En mayo de 1945 Alemania había perdido irremediablemente la guerra. Hitler se había suicidado en su búnker en Berlín y el ejército alemán se estaba desintegrando por instantes. Sus enemigos habían penetrado profundamente en el país y ya eran muchos más los territorios alemanes ocupados por soviéticos, norteamericanos, británicos y franceses que aquellos lugares donde todavía ondeaba la bandera de la cruz gamada.

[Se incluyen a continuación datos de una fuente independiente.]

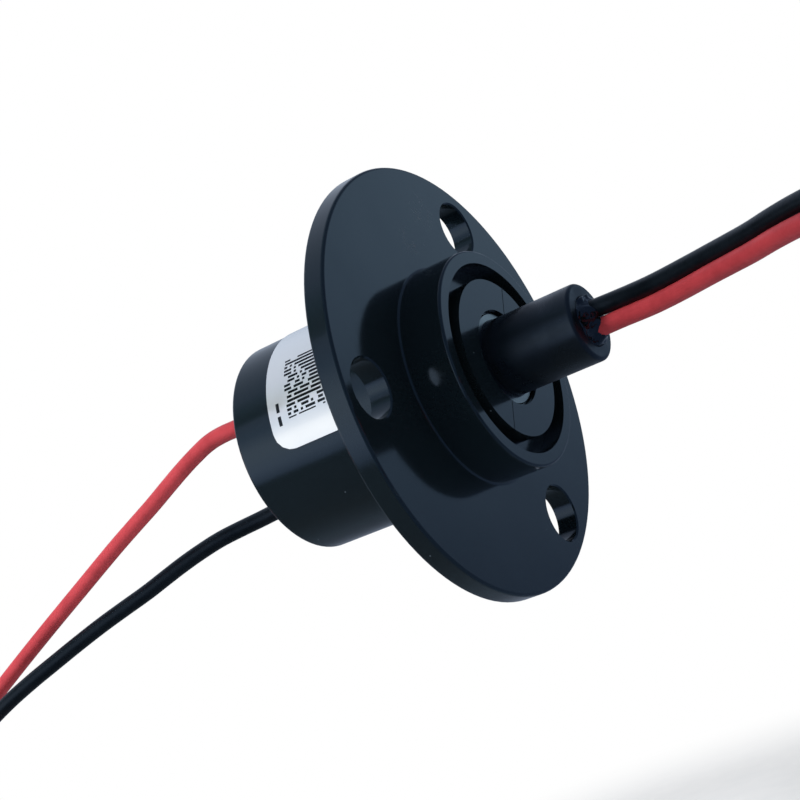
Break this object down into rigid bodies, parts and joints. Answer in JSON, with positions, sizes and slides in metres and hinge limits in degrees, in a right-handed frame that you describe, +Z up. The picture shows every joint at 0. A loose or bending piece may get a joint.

En mayo de 1945 la ofensiva soviética había llegado a la isla de Rügen, en el Mar Báltico. No había ninguna resistencia militar organizada. Los pocos soldados alemanes que seguían luchando solamente aspiraban a conseguir un barco para llegar a la cercana Dinamarca y rendirse allí a los británicos. La población civil había huido o estaba indefensa, como la del sanatorio infantil en el que vivían exclusivamente niñas y adolescentes y que fue ocupado por un pelotón de reconocimiento soviético.
Pero la calma pronto se vio turbada con la llegada de más soldados soviéticos mandados por un oficial superior, esta vez con el ánimo de ejercer el “derecho de conquista” a las menores. Fueron rechazados y expulsados por los soldados de reconocimiento, que decidieron atrincherarse en el sanatorio para repeler la venganza que muy seguramente no tardaría en producirse.
Para ello contaron con la ayuda de los soldados alemanes que querían huir a Dinamarca. Soviéticos y alemanes compartiendo trincheras y ansiedad ante el ataque que se aproximaba, arriesgando la vida en las últimas horas de la Segunda Guerra Mundial en una alianza contra natura tras cuatro años de guerra atroz y sin cuartel para defender a unas niñas. Y el ataque no tardaría en producirse.
El director alemán Achim von Borries ha llevado esta historia al cine con el título “Cuatro días de mayo”. Su final es mejor verlo que leerlo.